_Problem_
Go from the first line to the line with "FORK_LINK = Link(FORK_FOOT, (0, 0), True, True, -6, -8)" and return those lines verbatim, ends included.

_Collected material_
───

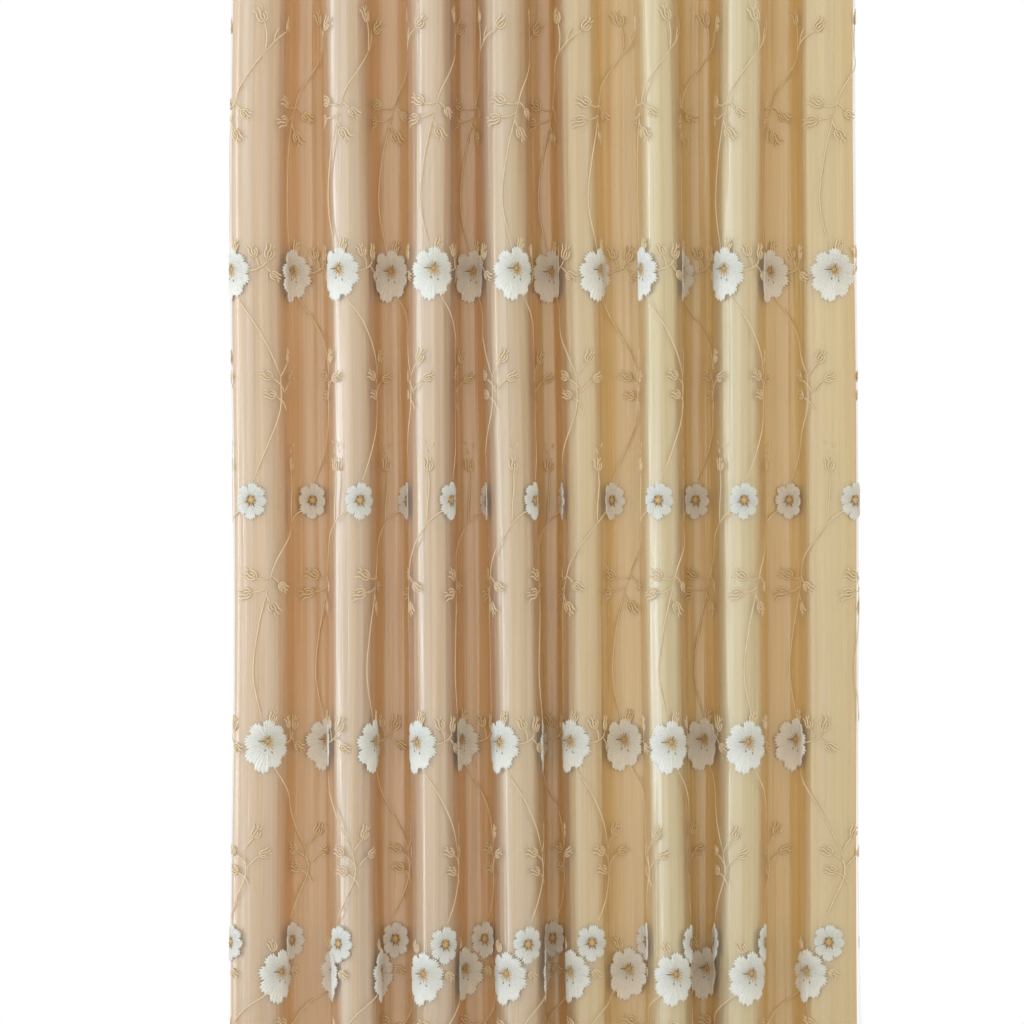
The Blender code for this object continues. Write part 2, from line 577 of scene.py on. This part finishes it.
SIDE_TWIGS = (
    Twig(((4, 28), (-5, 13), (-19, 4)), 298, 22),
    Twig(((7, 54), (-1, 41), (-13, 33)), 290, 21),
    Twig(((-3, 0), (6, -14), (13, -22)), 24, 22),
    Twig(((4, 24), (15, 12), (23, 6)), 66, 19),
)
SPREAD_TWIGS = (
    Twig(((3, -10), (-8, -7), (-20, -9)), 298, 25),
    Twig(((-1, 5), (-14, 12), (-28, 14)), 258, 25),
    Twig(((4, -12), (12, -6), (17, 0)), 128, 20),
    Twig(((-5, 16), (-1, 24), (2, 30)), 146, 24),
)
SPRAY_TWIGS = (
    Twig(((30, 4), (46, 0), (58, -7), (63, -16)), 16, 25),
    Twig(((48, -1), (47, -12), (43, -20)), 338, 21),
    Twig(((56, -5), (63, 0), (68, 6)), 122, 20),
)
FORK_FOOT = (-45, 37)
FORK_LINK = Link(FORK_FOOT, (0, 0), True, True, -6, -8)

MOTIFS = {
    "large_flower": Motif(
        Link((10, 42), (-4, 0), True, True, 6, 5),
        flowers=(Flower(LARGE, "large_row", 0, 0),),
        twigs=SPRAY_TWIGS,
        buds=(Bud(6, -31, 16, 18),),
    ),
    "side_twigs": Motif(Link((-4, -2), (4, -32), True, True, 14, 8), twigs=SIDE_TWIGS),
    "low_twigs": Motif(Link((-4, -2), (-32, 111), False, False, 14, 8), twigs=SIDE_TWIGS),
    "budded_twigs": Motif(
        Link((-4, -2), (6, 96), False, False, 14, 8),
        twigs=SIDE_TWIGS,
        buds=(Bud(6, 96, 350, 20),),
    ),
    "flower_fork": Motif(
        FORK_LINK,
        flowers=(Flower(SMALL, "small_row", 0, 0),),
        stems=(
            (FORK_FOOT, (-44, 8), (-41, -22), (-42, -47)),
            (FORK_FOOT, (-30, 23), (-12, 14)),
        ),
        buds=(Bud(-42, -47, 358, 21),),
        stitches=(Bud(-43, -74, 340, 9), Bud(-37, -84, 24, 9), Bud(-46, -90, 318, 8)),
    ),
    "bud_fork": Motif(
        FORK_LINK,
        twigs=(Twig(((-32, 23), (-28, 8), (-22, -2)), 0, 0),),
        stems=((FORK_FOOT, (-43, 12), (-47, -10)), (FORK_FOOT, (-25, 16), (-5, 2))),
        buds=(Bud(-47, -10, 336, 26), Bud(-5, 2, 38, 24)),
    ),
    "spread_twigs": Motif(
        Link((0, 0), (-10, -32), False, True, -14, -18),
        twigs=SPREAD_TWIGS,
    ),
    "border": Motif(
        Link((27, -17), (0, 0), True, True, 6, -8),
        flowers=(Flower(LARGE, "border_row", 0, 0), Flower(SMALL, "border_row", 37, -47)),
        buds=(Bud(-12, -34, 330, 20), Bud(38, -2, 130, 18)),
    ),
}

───

_Completed task_
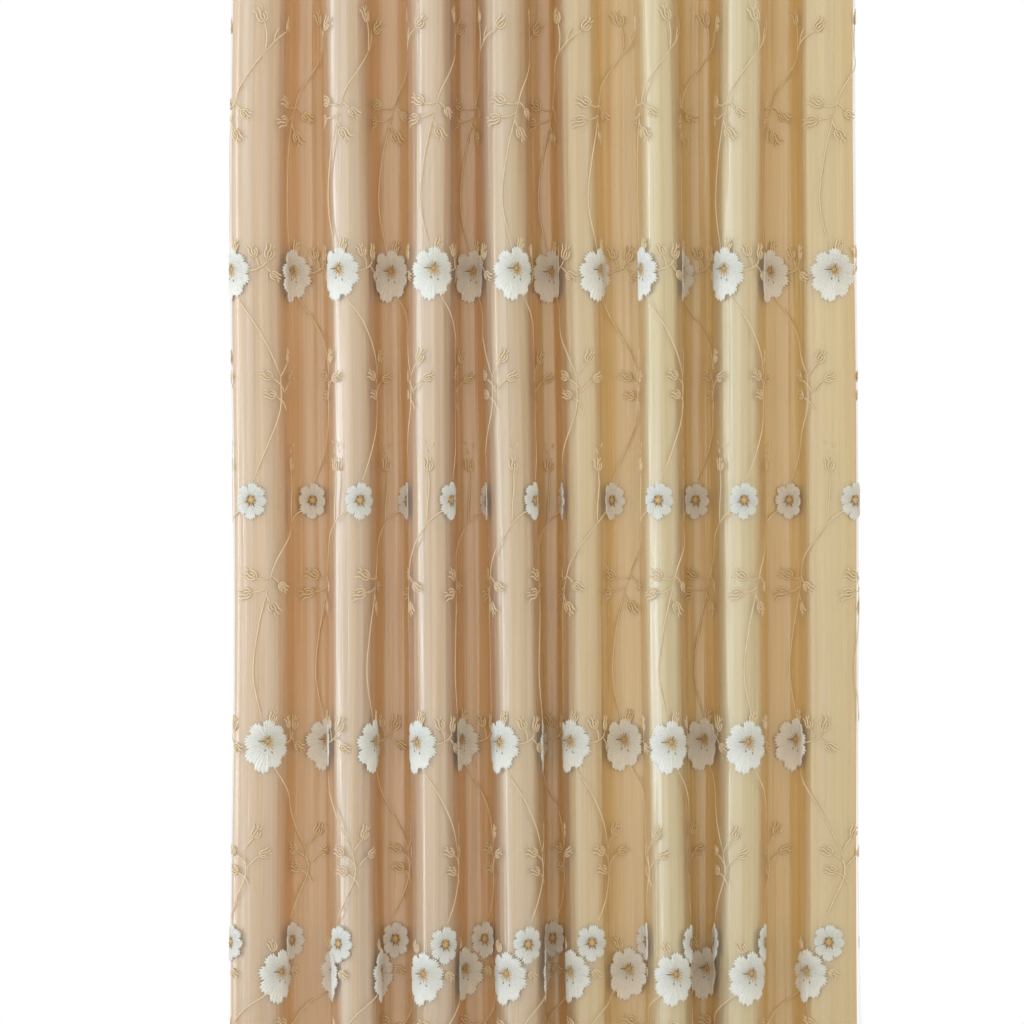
The Blender code for this object continues. Write part 2, from line 577 of scene.py on. This part finishes it.
SIDE_TWIGS = (
    Twig(((4, 28), (-5, 13), (-19, 4)), 298, 22),
    Twig(((7, 54), (-1, 41), (-13, 33)), 290, 21),
    Twig(((-3, 0), (6, -14), (13, -22)), 24, 22),
    Twig(((4, 24), (15, 12), (23, 6)), 66, 19),
)
SPREAD_TWIGS = (
    Twig(((3, -10), (-8, -7), (-20, -9)), 298, 25),
    Twig(((-1, 5), (-14, 12), (-28, 14)), 258, 25),
    Twig(((4, -12), (12, -6), (17, 0)), 128, 20),
    Twig(((-5, 16), (-1, 24), (2, 30)), 146, 24),
)
SPRAY_TWIGS = (
    Twig(((30, 4), (46, 0), (58, -7), (63, -16)), 16, 25),
    Twig(((48, -1), (47, -12), (43, -20)), 338, 21),
    Twig(((56, -5), (63, 0), (68, 6)), 122, 20),
)
FORK_FOOT = (-45, 37)
FORK_LINK = Link(FORK_FOOT, (0, 0), True, True, -6, -8)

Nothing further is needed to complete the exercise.